For years, he never seemed to misplace anything, taking great care in putting his pocket change, watch, calf-record book, and chew can in the same place so he could find them later. I, on the other hand, seldom noticed if I brought my keys or purse in the house let alone where I set them down, and rarely put them away in the same spot. Fortunately, my husband usually paid more attention to these things and often remembered where I left my stuff. It was disturbing the first time he asked me if I saw one of his personal items. Seeing my unpopular and all-too-familiar behavior in my husband became worrisome for me because we certainly didn’t need another scatterbrain in our house.

I always admired his tidiness in putting everything away after he was done working in the shop. (I fall in the category of those who leave everything out expecting to get back to it in a day or two; then end up sidetracked with something else later.) The few times I discovered that my husband didn’t put his shop tools away, I was disappointed and let down because it was evident that my hero “Tidyman,” was developing my behavior patterns. I began to feel like my old washing machine whenever its contents were unevenly distributed and thunking away out of control, with no one close by to stop it, re-adjust things, and make sure it was properly balanced.

It’s unlikely I’ll absorb anymore good habits that my spouse could be attracted to because it’s the bad ones that seem to stick more easily for me. That’s why I’d prefer that he take up some of my personality traits instead of my habits, like being more gracious when I don’t meet his expectations while helping him deal with cows or feeding them.

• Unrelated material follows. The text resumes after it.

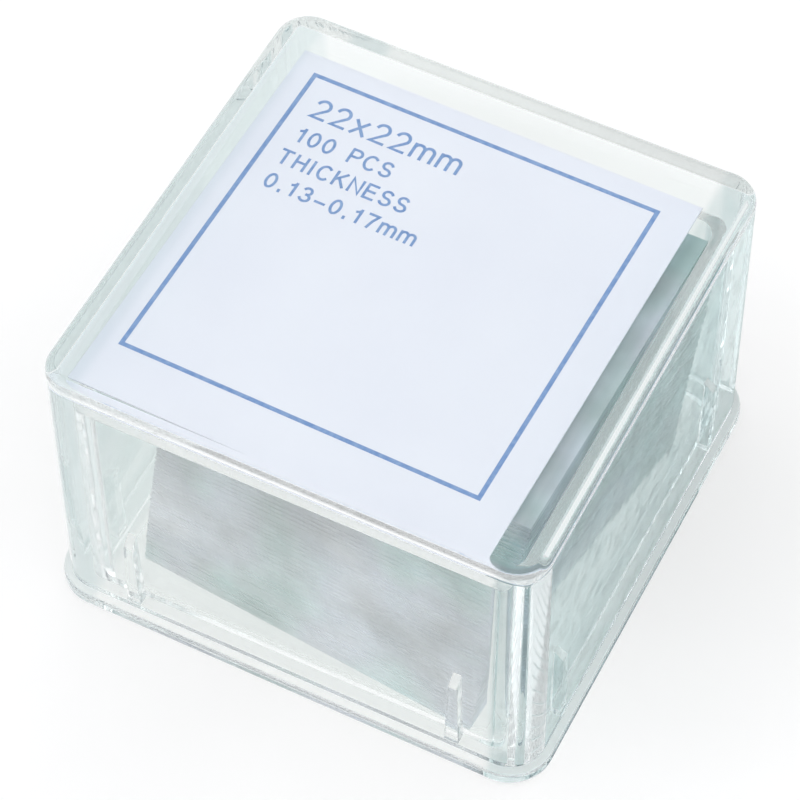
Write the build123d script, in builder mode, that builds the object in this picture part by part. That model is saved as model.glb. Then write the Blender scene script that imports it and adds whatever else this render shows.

I have another habit of not always following his instructions when doing livestock chores exactly the way he told me to and doing it my way instead. My husband and I occasionally quarrel over job descriptions and details when I buck his routine. Since I’ve noticed he’s taken to doing a few things my way, which are generally the wayward means of doing something, I try to appear more attractive to him by doing chores just the opposite, meaning his way. The theory being that if opposites attract, I can restore the balance and harmony that I need.